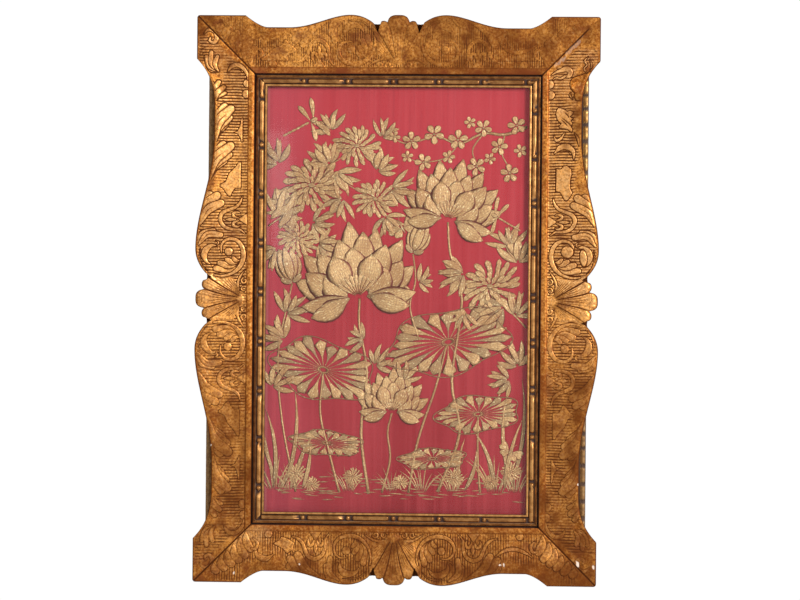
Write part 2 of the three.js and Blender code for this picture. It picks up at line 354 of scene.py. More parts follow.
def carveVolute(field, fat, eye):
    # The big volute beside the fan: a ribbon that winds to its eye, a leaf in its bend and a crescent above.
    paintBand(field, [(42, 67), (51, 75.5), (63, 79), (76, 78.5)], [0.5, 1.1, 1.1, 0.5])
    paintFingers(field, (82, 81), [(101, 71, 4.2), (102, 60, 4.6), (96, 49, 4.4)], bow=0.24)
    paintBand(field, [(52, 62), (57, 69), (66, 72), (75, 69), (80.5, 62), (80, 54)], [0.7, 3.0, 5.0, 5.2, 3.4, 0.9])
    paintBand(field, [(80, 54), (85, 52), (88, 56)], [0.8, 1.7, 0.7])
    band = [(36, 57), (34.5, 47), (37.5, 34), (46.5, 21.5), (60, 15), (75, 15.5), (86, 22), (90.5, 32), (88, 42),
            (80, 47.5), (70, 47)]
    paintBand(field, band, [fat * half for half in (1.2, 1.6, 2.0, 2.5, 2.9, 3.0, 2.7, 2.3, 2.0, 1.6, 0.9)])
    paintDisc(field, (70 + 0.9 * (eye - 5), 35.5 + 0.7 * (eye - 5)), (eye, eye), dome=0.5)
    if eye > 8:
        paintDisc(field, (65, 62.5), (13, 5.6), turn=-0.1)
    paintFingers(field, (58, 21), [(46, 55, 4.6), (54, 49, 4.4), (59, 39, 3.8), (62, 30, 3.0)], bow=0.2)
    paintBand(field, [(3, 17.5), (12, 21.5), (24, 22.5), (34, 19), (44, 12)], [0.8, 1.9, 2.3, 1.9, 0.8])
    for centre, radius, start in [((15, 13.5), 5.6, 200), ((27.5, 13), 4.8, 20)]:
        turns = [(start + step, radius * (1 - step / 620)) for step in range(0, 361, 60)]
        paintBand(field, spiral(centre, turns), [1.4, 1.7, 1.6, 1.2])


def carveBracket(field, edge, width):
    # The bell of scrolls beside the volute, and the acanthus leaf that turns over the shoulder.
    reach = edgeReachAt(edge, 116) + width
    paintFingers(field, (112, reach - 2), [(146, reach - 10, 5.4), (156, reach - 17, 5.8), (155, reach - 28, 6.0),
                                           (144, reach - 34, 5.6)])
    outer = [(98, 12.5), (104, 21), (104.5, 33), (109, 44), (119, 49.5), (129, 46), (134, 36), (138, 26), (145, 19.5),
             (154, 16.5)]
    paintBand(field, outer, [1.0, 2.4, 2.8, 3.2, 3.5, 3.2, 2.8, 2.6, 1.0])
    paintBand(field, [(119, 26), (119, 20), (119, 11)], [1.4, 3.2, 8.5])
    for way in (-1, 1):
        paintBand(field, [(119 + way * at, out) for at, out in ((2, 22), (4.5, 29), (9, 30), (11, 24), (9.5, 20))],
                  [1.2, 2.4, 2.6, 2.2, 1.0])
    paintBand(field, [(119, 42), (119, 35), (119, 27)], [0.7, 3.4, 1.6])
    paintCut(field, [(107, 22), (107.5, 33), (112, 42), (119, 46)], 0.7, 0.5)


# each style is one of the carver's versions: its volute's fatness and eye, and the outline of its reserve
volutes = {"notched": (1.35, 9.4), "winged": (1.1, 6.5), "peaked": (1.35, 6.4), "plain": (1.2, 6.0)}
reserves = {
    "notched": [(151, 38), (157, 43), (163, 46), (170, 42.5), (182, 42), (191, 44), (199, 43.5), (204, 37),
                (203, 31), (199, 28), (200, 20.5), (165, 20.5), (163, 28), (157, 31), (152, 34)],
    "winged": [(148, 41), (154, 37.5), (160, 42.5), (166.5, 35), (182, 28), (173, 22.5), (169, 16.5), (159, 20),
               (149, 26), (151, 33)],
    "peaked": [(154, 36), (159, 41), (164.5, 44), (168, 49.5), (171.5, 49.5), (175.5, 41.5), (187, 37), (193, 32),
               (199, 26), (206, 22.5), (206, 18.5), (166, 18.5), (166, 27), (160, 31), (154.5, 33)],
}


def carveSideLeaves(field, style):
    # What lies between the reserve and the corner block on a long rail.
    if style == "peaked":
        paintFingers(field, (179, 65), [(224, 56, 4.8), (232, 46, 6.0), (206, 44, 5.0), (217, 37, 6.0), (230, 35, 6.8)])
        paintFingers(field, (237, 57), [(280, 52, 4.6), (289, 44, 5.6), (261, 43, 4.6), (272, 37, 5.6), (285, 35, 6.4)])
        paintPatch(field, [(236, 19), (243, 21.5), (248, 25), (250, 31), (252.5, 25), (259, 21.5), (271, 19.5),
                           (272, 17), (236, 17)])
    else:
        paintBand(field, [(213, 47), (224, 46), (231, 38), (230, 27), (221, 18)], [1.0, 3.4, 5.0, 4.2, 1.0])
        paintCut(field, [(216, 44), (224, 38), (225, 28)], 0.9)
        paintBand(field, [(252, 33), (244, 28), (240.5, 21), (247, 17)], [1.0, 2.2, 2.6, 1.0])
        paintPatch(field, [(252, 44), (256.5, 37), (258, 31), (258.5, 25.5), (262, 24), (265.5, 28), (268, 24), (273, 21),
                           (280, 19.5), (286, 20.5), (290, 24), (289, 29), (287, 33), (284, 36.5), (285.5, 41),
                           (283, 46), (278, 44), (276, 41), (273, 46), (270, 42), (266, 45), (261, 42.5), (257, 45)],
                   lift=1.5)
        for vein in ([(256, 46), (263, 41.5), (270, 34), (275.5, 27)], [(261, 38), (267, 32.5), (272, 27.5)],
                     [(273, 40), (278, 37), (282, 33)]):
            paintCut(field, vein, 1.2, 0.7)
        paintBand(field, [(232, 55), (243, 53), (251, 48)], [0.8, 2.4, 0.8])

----

THE TASK
All the data must be duplicated exactly, with nothing added or removed.

EXERCISE ANSWER
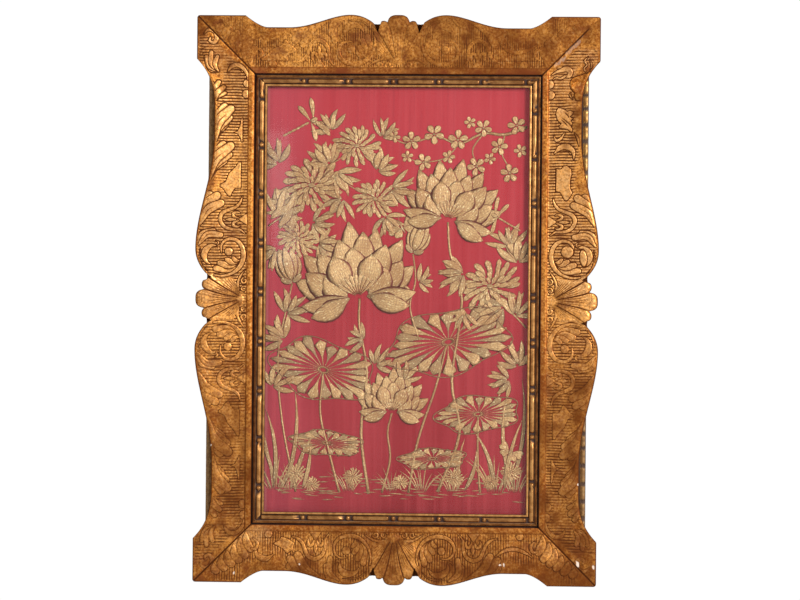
Write part 2 of the three.js and Blender code for this picture. It picks up at line 354 of scene.py. More parts follow.
def carveVolute(field, fat, eye):
    # The big volute beside the fan: a ribbon that winds to its eye, a leaf in its bend and a crescent above.
    paintBand(field, [(42, 67), (51, 75.5), (63, 79), (76, 78.5)], [0.5, 1.1, 1.1, 0.5])
    paintFingers(field, (82, 81), [(101, 71, 4.2), (102, 60, 4.6), (96, 49, 4.4)], bow=0.24)
    paintBand(field, [(52, 62), (57, 69), (66, 72), (75, 69), (80.5, 62), (80, 54)], [0.7, 3.0, 5.0, 5.2, 3.4, 0.9])
    paintBand(field, [(80, 54), (85, 52), (88, 56)], [0.8, 1.7, 0.7])
    band = [(36, 57), (34.5, 47), (37.5, 34), (46.5, 21.5), (60, 15), (75, 15.5), (86, 22), (90.5, 32), (88, 42),
            (80, 47.5), (70, 47)]
    paintBand(field, band, [fat * half for half in (1.2, 1.6, 2.0, 2.5, 2.9, 3.0, 2.7, 2.3, 2.0, 1.6, 0.9)])
    paintDisc(field, (70 + 0.9 * (eye - 5), 35.5 + 0.7 * (eye - 5)), (eye, eye), dome=0.5)
    if eye > 8:
        paintDisc(field, (65, 62.5), (13, 5.6), turn=-0.1)
    paintFingers(field, (58, 21), [(46, 55, 4.6), (54, 49, 4.4), (59, 39, 3.8), (62, 30, 3.0)], bow=0.2)
    paintBand(field, [(3, 17.5), (12, 21.5), (24, 22.5), (34, 19), (44, 12)], [0.8, 1.9, 2.3, 1.9, 0.8])
    for centre, radius, start in [((15, 13.5), 5.6, 200), ((27.5, 13), 4.8, 20)]:
        turns = [(start + step, radius * (1 - step / 620)) for step in range(0, 361, 60)]
        paintBand(field, spiral(centre, turns), [1.4, 1.7, 1.6, 1.2])


def carveBracket(field, edge, width):
    # The bell of scrolls beside the volute, and the acanthus leaf that turns over the shoulder.
    reach = edgeReachAt(edge, 116) + width
    paintFingers(field, (112, reach - 2), [(146, reach - 10, 5.4), (156, reach - 17, 5.8), (155, reach - 28, 6.0),
                                           (144, reach - 34, 5.6)])
    outer = [(98, 12.5), (104, 21), (104.5, 33), (109, 44), (119, 49.5), (129, 46), (134, 36), (138, 26), (145, 19.5),
             (154, 16.5)]
    paintBand(field, outer, [1.0, 2.4, 2.8, 3.2, 3.5, 3.2, 2.8, 2.6, 1.0])
    paintBand(field, [(119, 26), (119, 20), (119, 11)], [1.4, 3.2, 8.5])
    for way in (-1, 1):
        paintBand(field, [(119 + way * at, out) for at, out in ((2, 22), (4.5, 29), (9, 30), (11, 24), (9.5, 20))],
                  [1.2, 2.4, 2.6, 2.2, 1.0])
    paintBand(field, [(119, 42), (119, 35), (119, 27)], [0.7, 3.4, 1.6])
    paintCut(field, [(107, 22), (107.5, 33), (112, 42), (119, 46)], 0.7, 0.5)


# each style is one of the carver's versions: its volute's fatness and eye, and the outline of its reserve
volutes = {"notched": (1.35, 9.4), "winged": (1.1, 6.5), "peaked": (1.35, 6.4), "plain": (1.2, 6.0)}
reserves = {
    "notched": [(151, 38), (157, 43), (163, 46), (170, 42.5), (182, 42), (191, 44), (199, 43.5), (204, 37),
                (203, 31), (199, 28), (200, 20.5), (165, 20.5), (163, 28), (157, 31), (152, 34)],
    "winged": [(148, 41), (154, 37.5), (160, 42.5), (166.5, 35), (182, 28), (173, 22.5), (169, 16.5), (159, 20),
               (149, 26), (151, 33)],
    "peaked": [(154, 36), (159, 41), (164.5, 44), (168, 49.5), (171.5, 49.5), (175.5, 41.5), (187, 37), (193, 32),
               (199, 26), (206, 22.5), (206, 18.5), (166, 18.5), (166, 27), (160, 31), (154.5, 33)],
}


def carveSideLeaves(field, style):
    # What lies between the reserve and the corner block on a long rail.
    if style == "peaked":
        paintFingers(field, (179, 65), [(224, 56, 4.8), (232, 46, 6.0), (206, 44, 5.0), (217, 37, 6.0), (230, 35, 6.8)])
        paintFingers(field, (237, 57), [(280, 52, 4.6), (289, 44, 5.6), (261, 43, 4.6), (272, 37, 5.6), (285, 35, 6.4)])
        paintPatch(field, [(236, 19), (243, 21.5), (248, 25), (250, 31), (252.5, 25), (259, 21.5), (271, 19.5),
                           (272, 17), (236, 17)])
    else:
        paintBand(field, [(213, 47), (224, 46), (231, 38), (230, 27), (221, 18)], [1.0, 3.4, 5.0, 4.2, 1.0])
        paintCut(field, [(216, 44), (224, 38), (225, 28)], 0.9)
        paintBand(field, [(252, 33), (244, 28), (240.5, 21), (247, 17)], [1.0, 2.2, 2.6, 1.0])
        paintPatch(field, [(252, 44), (256.5, 37), (258, 31), (258.5, 25.5), (262, 24), (265.5, 28), (268, 24), (273, 21),
                           (280, 19.5), (286, 20.5), (290, 24), (289, 29), (287, 33), (284, 36.5), (285.5, 41),
                           (283, 46), (278, 44), (276, 41), (273, 46), (270, 42), (266, 45), (261, 42.5), (257, 45)],
                   lift=1.5)
        for vein in ([(256, 46), (263, 41.5), (270, 34), (275.5, 27)], [(261, 38), (267, 32.5), (272, 27.5)],
                     [(273, 40), (278, 37), (282, 33)]):
            paintCut(field, vein, 1.2, 0.7)
        paintBand(field, [(232, 55), (243, 53), (251, 48)], [0.8, 2.4, 0.8])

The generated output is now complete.